Restate the entire listing word for word.

**SUPPLIED MATERIAL**
━━━━━━━━━━━━━━━━━━━━━━━━━━━━━━

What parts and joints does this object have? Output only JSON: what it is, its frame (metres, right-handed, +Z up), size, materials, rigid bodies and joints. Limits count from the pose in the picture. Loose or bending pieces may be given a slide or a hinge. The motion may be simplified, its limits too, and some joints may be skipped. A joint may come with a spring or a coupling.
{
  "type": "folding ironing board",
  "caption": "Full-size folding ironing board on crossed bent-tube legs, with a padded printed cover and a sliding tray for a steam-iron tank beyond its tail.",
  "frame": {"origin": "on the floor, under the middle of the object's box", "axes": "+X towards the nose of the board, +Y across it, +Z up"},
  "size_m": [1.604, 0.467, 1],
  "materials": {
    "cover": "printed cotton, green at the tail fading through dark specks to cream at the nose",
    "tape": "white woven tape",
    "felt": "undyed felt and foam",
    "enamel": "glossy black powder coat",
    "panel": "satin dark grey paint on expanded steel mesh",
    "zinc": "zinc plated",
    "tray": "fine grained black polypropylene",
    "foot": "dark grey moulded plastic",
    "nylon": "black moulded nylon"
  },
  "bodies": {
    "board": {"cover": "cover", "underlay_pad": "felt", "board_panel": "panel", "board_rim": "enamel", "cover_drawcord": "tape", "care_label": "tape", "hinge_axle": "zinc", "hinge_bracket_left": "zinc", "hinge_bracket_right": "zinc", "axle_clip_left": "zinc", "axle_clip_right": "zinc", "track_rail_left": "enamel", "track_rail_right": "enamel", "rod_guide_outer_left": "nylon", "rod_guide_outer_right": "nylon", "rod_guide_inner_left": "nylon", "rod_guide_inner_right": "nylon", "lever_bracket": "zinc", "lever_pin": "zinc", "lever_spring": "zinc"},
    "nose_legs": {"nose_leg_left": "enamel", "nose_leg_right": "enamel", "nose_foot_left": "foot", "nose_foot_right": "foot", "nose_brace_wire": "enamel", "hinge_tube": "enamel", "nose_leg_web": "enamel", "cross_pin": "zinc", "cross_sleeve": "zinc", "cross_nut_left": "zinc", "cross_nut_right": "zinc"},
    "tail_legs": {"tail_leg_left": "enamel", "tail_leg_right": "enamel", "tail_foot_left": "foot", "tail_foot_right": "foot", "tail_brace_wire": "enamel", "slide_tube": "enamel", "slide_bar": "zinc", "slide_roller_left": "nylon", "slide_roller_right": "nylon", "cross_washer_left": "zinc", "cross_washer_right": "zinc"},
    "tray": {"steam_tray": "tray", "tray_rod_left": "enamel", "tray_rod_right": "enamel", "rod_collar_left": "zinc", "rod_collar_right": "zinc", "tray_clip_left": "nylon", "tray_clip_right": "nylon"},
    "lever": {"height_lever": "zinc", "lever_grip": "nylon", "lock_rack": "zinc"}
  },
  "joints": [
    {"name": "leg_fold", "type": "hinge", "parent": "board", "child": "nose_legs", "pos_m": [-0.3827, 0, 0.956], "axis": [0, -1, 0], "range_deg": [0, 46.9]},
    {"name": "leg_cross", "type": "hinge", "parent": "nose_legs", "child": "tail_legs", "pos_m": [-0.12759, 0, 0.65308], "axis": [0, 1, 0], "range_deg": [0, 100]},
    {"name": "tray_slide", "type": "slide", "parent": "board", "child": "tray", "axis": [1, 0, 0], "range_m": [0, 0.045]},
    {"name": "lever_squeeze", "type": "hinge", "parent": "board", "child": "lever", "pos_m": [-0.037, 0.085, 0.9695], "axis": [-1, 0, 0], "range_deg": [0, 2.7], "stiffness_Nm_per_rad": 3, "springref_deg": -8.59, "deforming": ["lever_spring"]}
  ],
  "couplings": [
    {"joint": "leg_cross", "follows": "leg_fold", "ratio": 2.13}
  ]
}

━━━━━━━━━━━━━━━━━━━━━━━━━━━━━━

**SOLUTION TO THIS EXERCISE**
What parts and joints does this object have? Output only JSON: what it is, its frame (metres, right-handed, +Z up), size, materials, rigid bodies and joints. Limits count from the pose in the picture. Loose or bending pieces may be given a slide or a hinge. The motion may be simplified, its limits too, and some joints may be skipped. A joint may come with a spring or a coupling.
{
  "type": "folding ironing board",
  "caption": "Full-size folding ironing board on crossed bent-tube legs, with a padded printed cover and a sliding tray for a steam-iron tank beyond its tail.",
  "frame": {"origin": "on the floor, under the middle of the object's box", "axes": "+X towards the nose of the board, +Y across it, +Z up"},
  "size_m": [1.604, 0.467, 1],
  "materials": {
    "cover": "printed cotton, green at the tail fading through dark specks to cream at the nose",
    "tape": "white woven tape",
    "felt": "undyed felt and foam",
    "enamel": "glossy black powder coat",
    "panel": "satin dark grey paint on expanded steel mesh",
    "zinc": "zinc plated",
    "tray": "fine grained black polypropylene",
    "foot": "dark grey moulded plastic",
    "nylon": "black moulded nylon"
  },
  "bodies": {
    "board": {"cover": "cover", "underlay_pad": "felt", "board_panel": "panel", "board_rim": "enamel", "cover_drawcord": "tape", "care_label": "tape", "hinge_axle": "zinc", "hinge_bracket_left": "zinc", "hinge_bracket_right": "zinc", "axle_clip_left": "zinc", "axle_clip_right": "zinc", "track_rail_left": "enamel", "track_rail_right": "enamel", "rod_guide_outer_left": "nylon", "rod_guide_outer_right": "nylon", "rod_guide_inner_left": "nylon", "rod_guide_inner_right": "nylon", "lever_bracket": "zinc", "lever_pin": "zinc", "lever_spring": "zinc"},
    "nose_legs": {"nose_leg_left": "enamel", "nose_leg_right": "enamel", "nose_foot_left": "foot", "nose_foot_right": "foot", "nose_brace_wire": "enamel", "hinge_tube": "enamel", "nose_leg_web": "enamel", "cross_pin": "zinc", "cross_sleeve": "zinc", "cross_nut_left": "zinc", "cross_nut_right": "zinc"},
    "tail_legs": {"tail_leg_left": "enamel", "tail_leg_right": "enamel", "tail_foot_left": "foot", "tail_foot_right": "foot", "tail_brace_wire": "enamel", "slide_tube": "enamel", "slide_bar": "zinc", "slide_roller_left": "nylon", "slide_roller_right": "nylon", "cross_washer_left": "zinc", "cross_washer_right": "zinc"},
    "tray": {"steam_tray": "tray", "tray_rod_left": "enamel", "tray_rod_right": "enamel", "rod_collar_left": "zinc", "rod_collar_right": "zinc", "tray_clip_left": "nylon", "tray_clip_right": "nylon"},
    "lever": {"height_lever": "zinc", "lever_grip": "nylon", "lock_rack": "zinc"}
  },
  "joints": [
    {"name": "leg_fold", "type": "hinge", "parent": "board", "child": "nose_legs", "pos_m": [-0.3827, 0, 0.956], "axis": [0, -1, 0], "range_deg": [0, 46.9]},
    {"name": "leg_cross", "type": "hinge", "parent": "nose_legs", "child": "tail_legs", "pos_m": [-0.12759, 0, 0.65308], "axis": [0, 1, 0], "range_deg": [0, 100]},
    {"name": "tray_slide", "type": "slide", "parent": "board", "child": "tray", "axis": [1, 0, 0], "range_m": [0, 0.045]},
    {"name": "lever_squeeze", "type": "hinge", "parent": "board", "child": "lever", "pos_m": [-0.037, 0.085, 0.9695], "axis": [-1, 0, 0], "range_deg": [0, 2.7], "stiffness_Nm_per_rad": 3, "springref_deg": -8.59, "deforming": ["lever_spring"]}
  ],
  "couplings": [
    {"joint": "leg_cross", "follows": "leg_fold", "ratio": 2.13}
  ]
}